Could AT&T be on the hook for $3Billion and a chunk of the AWS Spetrum? This little nugget came up in conversation with a friend of mine over the weekend (yes, I talk about wireless telecommunications mergers as part of my social life) and I found some co-corroborating documentation during some searches through AT&T’s website today. Oddly, the link took me off of AT&T’s press website to a protected domain, mobilizeeverything.com. So I’m uncertain whether this is real or not. The first image here shows the link from AT&T’s newsroom that took me to the mobilizeeverything.com website.

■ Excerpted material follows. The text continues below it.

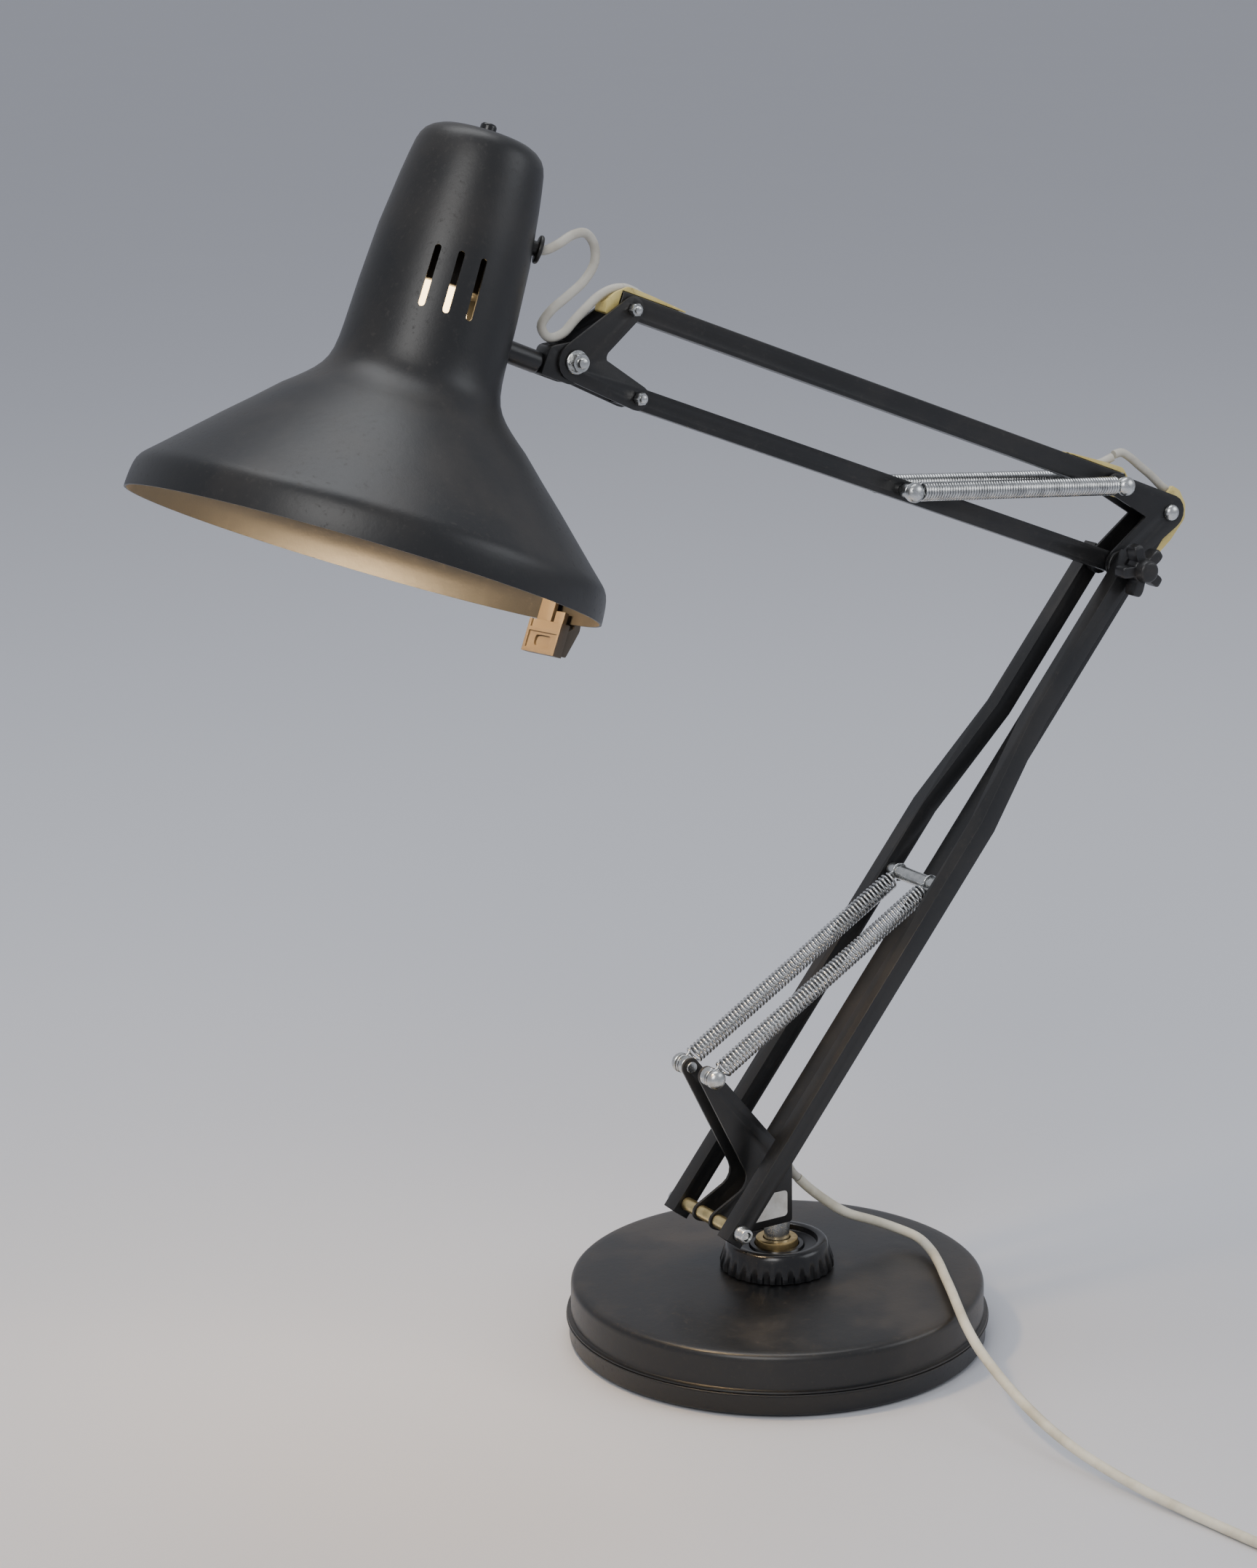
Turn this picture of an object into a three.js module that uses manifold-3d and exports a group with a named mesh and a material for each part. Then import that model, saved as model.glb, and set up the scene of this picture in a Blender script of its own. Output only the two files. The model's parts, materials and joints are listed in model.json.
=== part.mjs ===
// Balanced-arm desk lamp on a round weighted base.
// Millimetres, +Z up. The arms move in the XZ plane, the head points towards -X,
// every arm pivot runs along Y. The origin is the centre of the base, on the table.
import * as THREE from 'three';
import { mergeVertices } from 'three/addons/utils/BufferGeometryUtils.js';
import Module from 'manifold-3d';

const wasm = await Module();
wasm.setup();

// ---- driving dimensions -------------------------------------------------

const gap = 0.3;

const base = { ledgeRadius: 107.5, wallRadius: 105, panRadius: 106, seam: 13.2, shoulder: 32.4, crown: 36.6 };
const weight = { radius: 98, top: 20.5 };
const collar = { bottomRadius: 29, topRadius: 25.6, bottom: 37.2, top: 51.6, ribs: 28 };
const post = { radius: 6.5, bottom: 12, top: 62.2 };
const bush = { inner: 6.9, outer: 10.8, top: 52.6 };

const sheet = 1.5;
const plateInner = 6.2;
const barHeight = 10;
const outerBar = { width: 9, lowInner: 20, highInner: 10, bendFrom: 238, bendTo: 300, tail: 6.5 };
const channel = { width: 11.2, depth: 11, wall: 1, cordSide: 6.5 };

const lowerArmLength = 392.3;
const lowerArmAngle = 50.9;
const upperArmLength = 308.7;
const upperArmAngle = 158.7;
const frontPivot = new THREE.Vector2(-41.2, 72.5);
const rearOffset = new THREE.Vector2(34.3, 23);
const topOffset = new THREE.Vector2(-2.2, 41.6);
const tiltOffset = new THREE.Vector2(-33.6, 19.9);
const springStud = new THREE.Vector2(-46.4, 150);
const crossPinAt = 200;
const upperSpringAt = 144.5;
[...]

This image is the next page that appeared, it looks like a website for AT&T, but isn’t. The whois lookup only took me to a Name.com protected domain. Name.com’s internal whois lookup was equally unhelpful. This is really weird.
This is the final piece that contains the juicy bit. This term is apparently out of a document meant to give investors a clue as to what this merger is going to mean for AT&T’s stock value over the next twelve months. I saved a copy of Factsheet.pdf and took a screenshot. I used GIMP to crop and emphasize the relevant paragraph from a screenshot. If this is true, and the FCC decides to block AT&T’s move, AT&T will not only have to pay T-Mo $3 billion, but will have to cede part of their AWS Spectrum to T-Mo.
This is going on at the same time when the FCC opposes the merger. Dangerous times for AT&T, they might lose out on this one.
I contacted Michael Balmoris at AT&T. He replied with some clarification as to the source of this information. He said that it was part of an 8-K public filing. An 8-K is a type of report companies have to file with the Securities and Exchange Commission (SEC) whenever they make a big announcement that shareholders have to know about.
That language is from an 8-K that we filed after announcement that provides additional detail on the agreement with DT. Below is the excerpt from the filing – basically the same thing he has and what we included on the fact sheet.
“The Stock Purchase Agreement contains certain termination rights for each of the Company and Deutsche Telekom and, in the event that the Stock Purchase Agreement is terminated because of the failure to obtain regulatory approval, the Company may become obligated to pay Deutsche Telekom $3 billion in cash, enter into a roaming agreement with Deutsche Telekom on terms favorable to both parties and transfer to Deutsche Telekom certain wireless AWS spectrum that the Company does not need for its initial LTE roll-out.”
T-Mobile now gets either 3 billion dollars cash and a chunk of the hotly contested EM spectrum rights freshly freed from the grips of broadcast television or annihilation. That’s a step up from wholly consumed into the belly of AT&T’s acquisition.